A simple way to practice is to alternate slowly: bit, beat, bit, beat. Exaggerate the contrast at first. Make bit short and relaxed. Make beat longer and more focused. Then place the words in short phrases such as “a bit late” and “the beat dropped.” Recording yourself is especially helpful. Compare your pronunciation to a reliable model and listen for whether the two words truly sound distinct. Clear contrast is the goal, not just “close enough” pronunciation.
What is the best way to do listening practice with bit and beat?
The best listening practice starts with identification before production. First, listen to the two words in isolation and decide which one you hear: bit or beat. Do many short repetitions rather than one long session. Your goal is to train fast recognition. Once that becomes easier, move to sentence-level listening, where the words appear in natural phrases. This is where real progress happens, because connected speech is harder than isolated words.
It also helps to vary the practice. Listen to different voices, speeds, and accents if possible. A contrast that sounds obvious in a slow recording may become difficult in natural conversation. Dictation is another strong technique: play a sentence, write the word you hear, and then check the answer. Finally, repeat what you hear out loud. That step connects listening to speaking and strengthens memory for the sound. Consistent short practice sessions usually work better than occasional long ones because your ear needs repeated exposure to build reliable sound categories.
Why do learners often confuse bit, beat, and similar words, and how can they fix it?
Learners often confuse these words because many languages do not use the same vowel contrast that English does. If your first language does not clearly separate /ɪ/ and /iː/, your brain may treat them as versions of the same sound. That means you may hear bit and beat as nearly identical even though native English listeners hear a meaningful difference immediately. This is a normal speech learning issue, not a sign that you are “bad” at pronunciation.

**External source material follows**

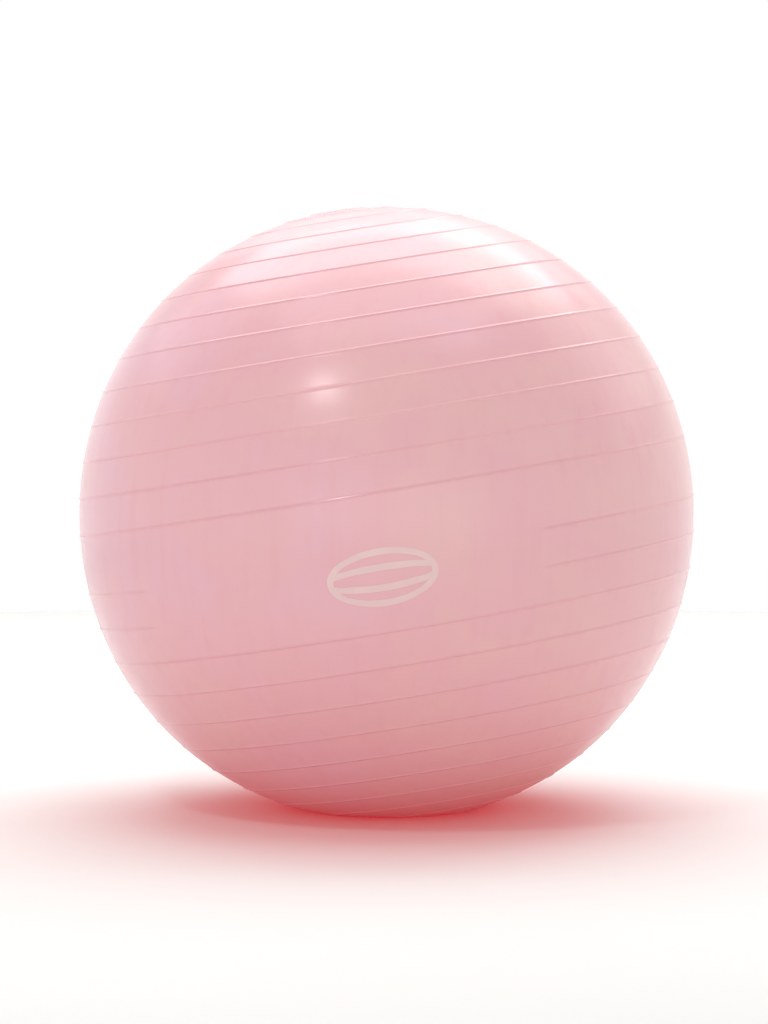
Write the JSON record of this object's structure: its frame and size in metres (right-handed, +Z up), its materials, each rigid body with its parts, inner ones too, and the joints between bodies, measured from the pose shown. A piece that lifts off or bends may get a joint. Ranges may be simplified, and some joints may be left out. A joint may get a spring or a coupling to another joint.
{
  "type": "exercise ball",
  "caption": "Inflated hollow vinyl exercise ball with raised grip ribs, a plain front panel with a printed mark, a moulded valve sleeve and its push-in plug.",
  "frame": {"origin": "middle of the flat patch that the ball rests on, at floor level", "axes": "+Z up, -Y towards the front with the plain panel and the printed mark, +X to the right seen from the front"},
  "size_m": [0.6512, 0.6506, 0.6368],
  "materials": {
    "skin_vinyl": "slightly translucent pink soft vinyl, satin gloss",
    "mark_ink": "thin pale pink ink, semi-matt",
    "valve_vinyl": "moulded pink soft vinyl, satin",
    "plug_vinyl": "firm off-white vinyl, satin"
  },
  "bodies": {
    "ball": {"skin": "skin_vinyl", "valve_sleeve": "valve_vinyl", "printed_mark": "mark_ink"},
    "plug": {"plug": "plug_vinyl"}
  },
  "joints": [
    {"name": "plug_slide", "type": "slide", "parent": "ball", "child": "plug", "axis": [0, 0.9992, -0.0405], "range_m": [0, 0.03]}
  ]
}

The fix is structured contrast practice. Work with short lists such as bit/beat, sit/seat, live/leave, and ship/sheep. Say them, hear them, and use them in short sentences. Focus on recognizing the pattern: /ɪ/ is shorter and more relaxed; /iː/ is longer and tenser. If you can build that contrast across multiple word pairs, your accuracy improves much faster than if you practice only one word. Over time, your ear becomes more sensitive, and your mouth follows. That is how minimal pair training turns a subtle sound difference into a reliable speaking habit.